A grave oversight has surfaced from the Qatar World Cup. British safety inspectors have slammed Fifa for permitting fans to gather on stadium concourses during matches, a direct violation of basic security protocols. This is not an administrative hiccup. It is a threat vector that hostile actors would eagerly exploit.
Let us be clear. The concourse is a choke point. In any stadium security model, it is a zone of controlled flow. Allowing crowds to linger there transforms it into a target. A single pressure-cooker device, a vehicle-ramming attack, or even a coordinated stampede could yield catastrophic casualty figures. The fact that this was permitted suggests a fundamental failure in threat assessment.

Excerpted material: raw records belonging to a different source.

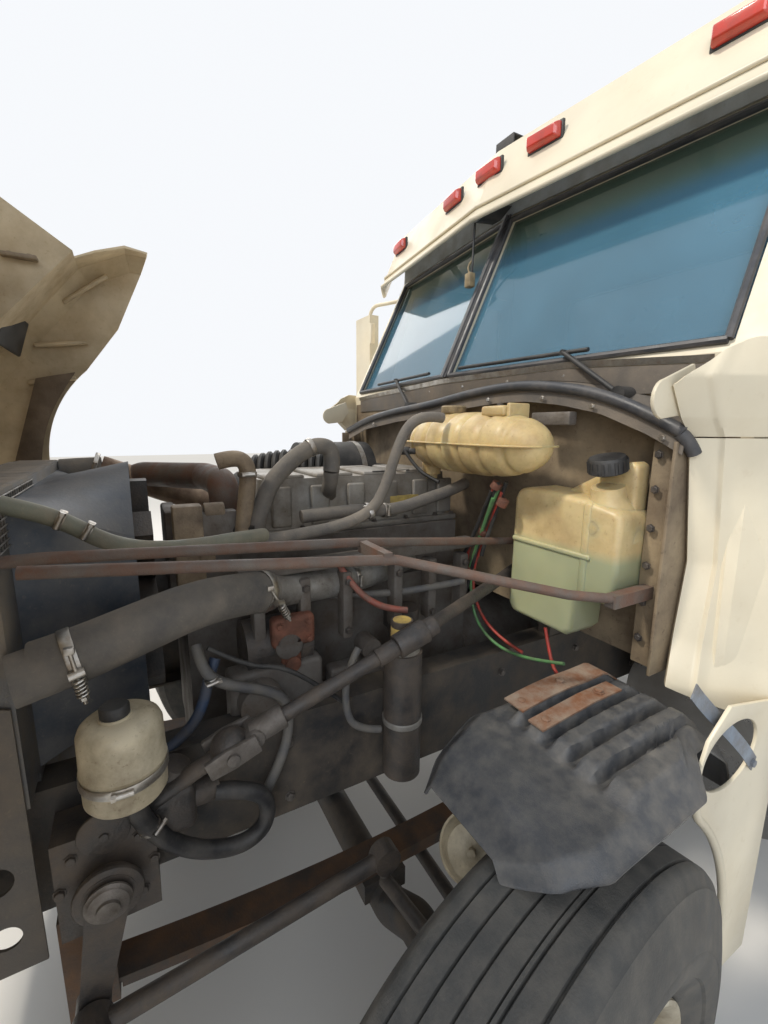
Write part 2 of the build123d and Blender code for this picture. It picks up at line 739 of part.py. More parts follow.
# Engine and gearbox as one block, with the head and the pan
engine_front_y = front_axle_y - 440.0
engine_rear_y = front_axle_y + 470.0
with BuildPart() as engine_block:
    add(block(-210, 210, engine_front_y, engine_rear_y, 760, 1250))
    add(block(-150, 150, engine_front_y, engine_rear_y - 20, 560, 760))
    add(block(-190, 170, engine_front_y + 30, engine_rear_y - 20, 1250, 1400))
    with BuildSketch(section_at(engine_rear_y)):
        with Locations((0, crank_z)):
            Circle(245)
    extrude(amount=-110)
    with BuildSketch(section_at(engine_rear_y + 110)):
        with Locations((0, crank_z)):
            Circle(185)
    extrude(amount=-(gearbox_end_y - engine_rear_y - 110))
    for side in (1, -1):
        for y in (engine_front_y + 60, engine_rear_y + 20):
            add(block(side * 200, side * (rail_outer - rail_wall - seat_gap), y, y + 80, 800, 880))
finish(engine_block, "engine_block")

cover_front_y = front_axle_y - 230.0
cover_rear_y = front_axle_y + 450.0
with BuildPart() as valve_cover:
    with BuildSketch(Plane.XY.offset(1400)):
        with Locations((-10, (cover_front_y + cover_rear_y) / 2)):
            RectangleRounded(290, cover_rear_y - cover_front_y, 40)
    extrude(amount=165, taper=5)
finish(valve_cover, "valve_cover")

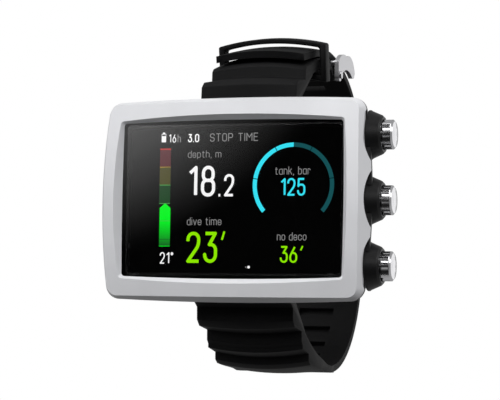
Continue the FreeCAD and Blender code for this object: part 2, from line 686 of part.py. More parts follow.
def mirror(steps):
    """The same outline on the lower side of the case."""
    turned_over = []
    for step in steps:
        if isinstance(step, dict):
            turned_over.append({"by": (step["by"][0], -step["by"][1]),
                                "to": (step["to"][0], -step["to"][1])})
        else:
            turned_over.append((step[0], -step[1]))
    return turned_over


def strap_root():
    """The eye round the spring bar and the first two thick ribs, for the upper side.

    It starts at the eye's inner side, goes round the eye and ends on the second rib.
    """
    y, z = size["pin_plane"].value, size["pin_rise"].value
    eye = size["barrel_radius"].value
    low = math.radians(20)
    inner = (y + eye * math.cos(low), z + eye * math.sin(low))
    outer = (y - eye * math.cos(math.radians(50)), z + eye * math.sin(math.radians(50)))
    return [inner, {"by": (y, z - eye), "to": outer}, (-2.5, 32.2), (-2.5, 36.4), (-0.5, 38.4),
            (6.9, 39.7), (7.0, 43.0), (8.2, 44.2)]


def cut_eye(body, up):
    eye = new_sketch(body, "spring_bar_hole", "YZ_Plane",
                     (size["pin_plane"], size["pin_rise"] * up, 0))
    circles([(0, 0)], size["pin_radius"] + 0.05)(eye)
    pocket(body, eye, 40, "spring_bar_hole_cut", both_sides=True)


def make_upper_strap():
    """The short strap, with ribs at the case and an eye for the buckle's pin."""
    body = new_body("upper_strap")
    y, z = size["buckle_pin_y"].value, size["buckle_pin_z"].value
    eye = 1.9
    sketch = new_sketch(body, "upper_strap_profile", "YZ_Plane")
    top, under = 61.25, 57.6
    draw_path(sketch, strap_root() + [
        ring_point(top, BEND + 2.0),
        {"by": ring_point(top, -6), "to": ring_point(top, 0.8)},
        (y - 1.35, z + 1.35),
        {"by": (y + eye, z), "to": (y - 0.6, z - 1.8)},
        ring_point(under, 2.0),
        {"by": ring_point(under, -8), "to": ring_point(under, -19)},
        (5.0, 34.2)])
    pad(body, sketch, size["strap_width"], "upper_strap_pad", both_sides=True)
    cut_eye(body, 1)
    pin = new_sketch(body, "buckle_pin_hole", "YZ_Plane",
                     (size["buckle_pin_y"], size["buckle_pin_z"], 0))
    circles([(0, 0)], 0.85)(pin)
    pocket(body, pin, 40, "buckle_pin_hole_cut", both_sides=True)


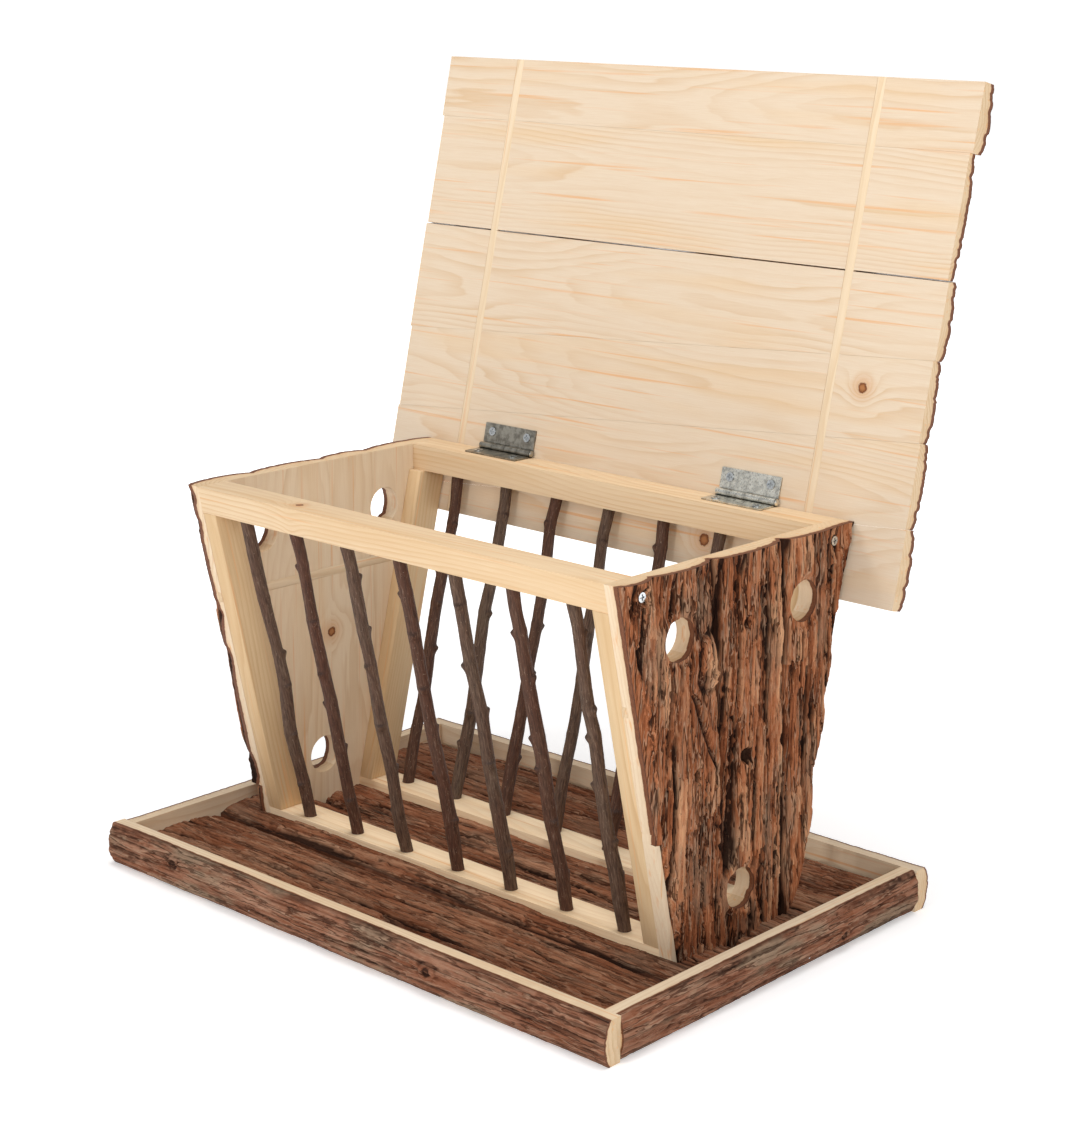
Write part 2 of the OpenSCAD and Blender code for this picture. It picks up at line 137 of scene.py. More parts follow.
def rough_noise(x, y, seed, octaves):
    """Noise with finer and weaker noise on top, from -1 to 1."""
    total, size, whole = 0, 1.0, 0
    for k in range(octaves):
        total = total + size * noise(x * 2**k, y * 2**k, seed + 31 * k)
        whole += size
        size *= 0.55
    return total / whole


def seams(u, v, width, seed):
    """Wandering seams along u, about width mm apart: distance to the nearest one in mm,
    how open it is from 0 to 1, and the number of the strip."""
    drift = 0.14 * width * noise(u / 60, v / (3 * width), seed)
    drift = drift + 0.05 * width * noise(u / 12, v / width, seed + 1)
    x = (v + drift) / width
    nearest = np.full(x.shape, 99.0)
    opened = np.zeros(x.shape)
    strip = np.floor(x) - 2
    for shift in (-1, 0, 1, 2):
        k = np.floor(x) + shift
        own = 17 * k
        at = k + 0.8 * (lattice(k, own, seed + 2) - 0.5) + 0.16 * noise(u / 50, own, seed + 3)
        away = np.abs(x - at) * width
        here = np.clip(0.6 + 1.4 * noise(u / 42, own, seed + 4), 0, 1)
        opened = np.where(away < nearest, here, opened)
        nearest = np.minimum(nearest, away)
        strip = np.where(at < x, k, strip)
    return nearest, opened, strip


# ---------- Bark relief ----------


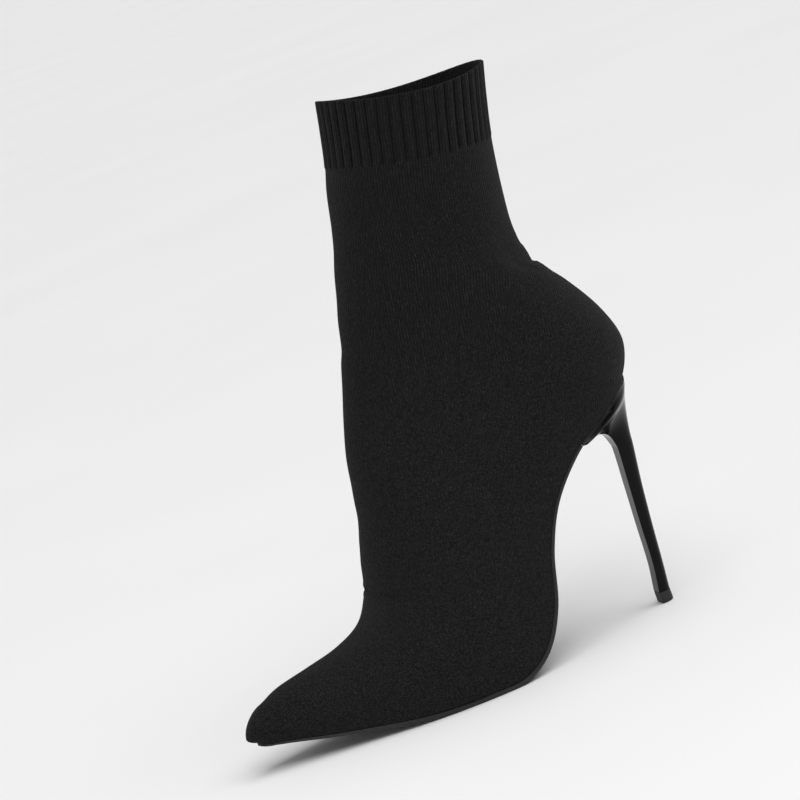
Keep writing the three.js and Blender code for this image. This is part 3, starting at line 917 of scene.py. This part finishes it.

The British inspectors, drawn from the UK's rigorous stadium safety regime, have flagged this as a systemic issue. Their call for a review is the minimum response. What is needed is a strategic pivot: a full audit of all World Cup venues against established counter-terrorism and crowd management standards. The lesson from Hillsborough and other tragedies is that safety must be baked into the design, not added as an afterthought.
Fifa's response, or lack thereof, speaks volumes. The governing body has prioritised commercial flow over spectator security. This is a classic intelligence failure: ignoring inbound indicators because they conflict with operational objectives. The question now is whether the upcoming World Cup, or indeed any major tournament hosted by nations with less stringent safety cultures, will learn from this.
Hardware matters here. Electronic turnstiles, blast-resistant glazing, and rapid-deployment barriers are not optional extras. They are force multipliers. The absence of such measures on concourses is a gift to any adversary. Logistics also play a role. The mere act of designating 'holding areas' without clear ingress/egress routes is a recipe for gridlock, the enemy of rapid evacuation.
The strategic implication is clear. This incident is a probe, a test of the system's defences. If left unaddressed, it signals vulnerability. The next major tournament could see a coordinated attack exploiting precisely these gaps. British inspectors have done their duty. Now it is up to Fifa and host nations to act before a tragedy forces their hand.